HA!!  I suppose that I asked for that!!

Alec.


----------



## EAST KENT (28 December 2010)

Oh Gaud ..he`s finally ,totally lost it!!


----------



## Judgemental (28 December 2010)

EAST KENT said:



			Oh Gaud ..he`s finally ,totally lost it!!

Click to expand...

Presumably EK you are referring to my last post to which Alec responded.

Firstly I have the impression from various posts you are in your first flush, i.e under the age of 30. Ladies ages are at the best of times very sensitive and especially on this forum.

However, I have assumed you are a peaches and cream southern counties belle, who would be too young to be familiar with a certain advertisement for Turkish Delight many moons ago. However I am sure Alec remembers the part about being full of eastern promise!

Secondly there is something of a code in all this, purely for the amusement of all who hunt and contribute to this forum - of a certain age but we would not want the younger members to feel they are being left out of the riddle.

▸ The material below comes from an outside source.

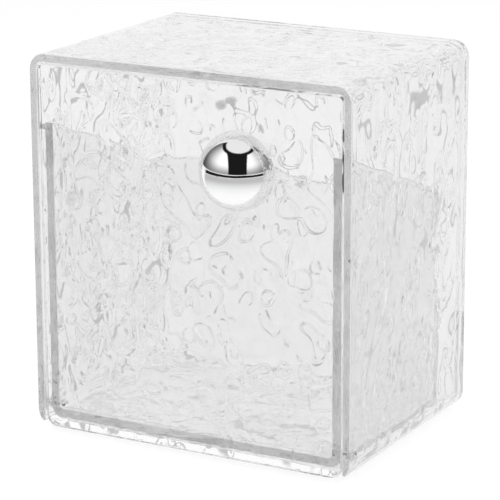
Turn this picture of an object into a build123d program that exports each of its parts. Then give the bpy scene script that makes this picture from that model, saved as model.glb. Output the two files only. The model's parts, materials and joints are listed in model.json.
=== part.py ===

Viz Riddle of the Sands.


----------



## Kao (28 December 2010)

Wasn't Hitler a vegetarian too? 

As far as I know, Foxhunting is still going well in Germany 
Saddam. No comment xD
Tony Blair, well, I was so tempted to buy a B***ocks to Blair t-shirt. 

I'm not too sure the point of this thread so, and I quote the Penguins from Madagascar "Smile and wave boys, just smile and wave."


----------



## SusannaF (28 December 2010)

No, Hitler wasn't a moral vegetarian (only for reasons for dietary health), and it's still banned in Germany. Drag hunting only.


----------



## EAST KENT (28 December 2010)

Judgemental said:



			Presumably EK you are referring to my last post to which Alec responded.

Firstly I have the impression from various posts you are in your first flush, i.e under the age of 30. Ladies ages are at the best of times very sensitive and especially on this forum.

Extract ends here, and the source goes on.